In the reservation station, an instruction waits for its dependent data to arrive before being sent to the functional unit (FU) for execution. This stage is called out-of-order execution.

The so-called FU is actually the ALU, but different ALUs can have different functions, so the out-of-order execution stage needs to maximize the utilization of this feature.

After execution, the instruction needs to be placed in the reorder buffer in the original order.

Furthermore, the result of the instruction calculation is first submitted to the store buffer and then to the CPU's cache or memory.

During memory access and write-back stages, the order must be sequential to prevent data inconsistency caused by multiple cores. Each CPU core has its own cache and registers. If the write order to memory is not consistent, unexpected errors may occur.

From the outside, this process still appears sequential, but internally, each FU is not idle, further increasing the CPU's throughput.

Superscalar Technology#

Even if all the CPU performance improvement techniques mentioned above are used, the instructions per clock (IPC) will not exceed 1 because the CPU can only fetch one instruction in one clock cycle.

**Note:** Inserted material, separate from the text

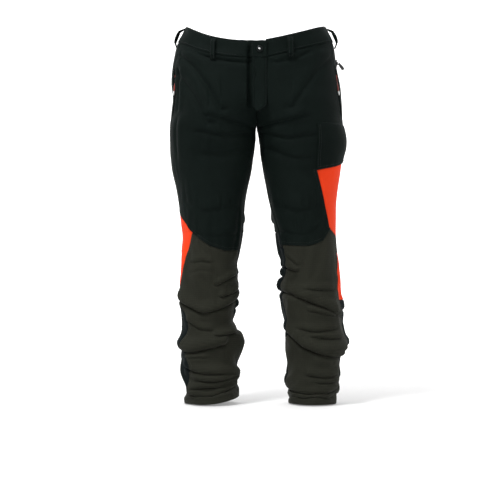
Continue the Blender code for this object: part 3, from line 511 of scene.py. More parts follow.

Since the execution stage of instructions can be parallelized through out-of-order execution, the fetch and decode stages can also be parallelized. In other words, multiple instructions can be fetched from memory at once and sent to multiple instruction decoders for instruction decoding.

This technology is called multiple-issue and superscalar:

Modern CPUs adopt this technology, allowing IPC to often exceed 2.

Conclusion#

The purpose of this article is to introduce common techniques for improving CPU performance.

The article starts with an introduction to pipeline technology, then discusses the three hazards in pipelines, involving splitting caches, pipeline bubbling, operand forwarding, branch prediction, and then covers out-of-order execution and superscalar technology, which further utilizes resources in a parallel manner to improve CPU throughput.

By mastering these concepts, you can have a macro understanding of modern CPU performance improvement.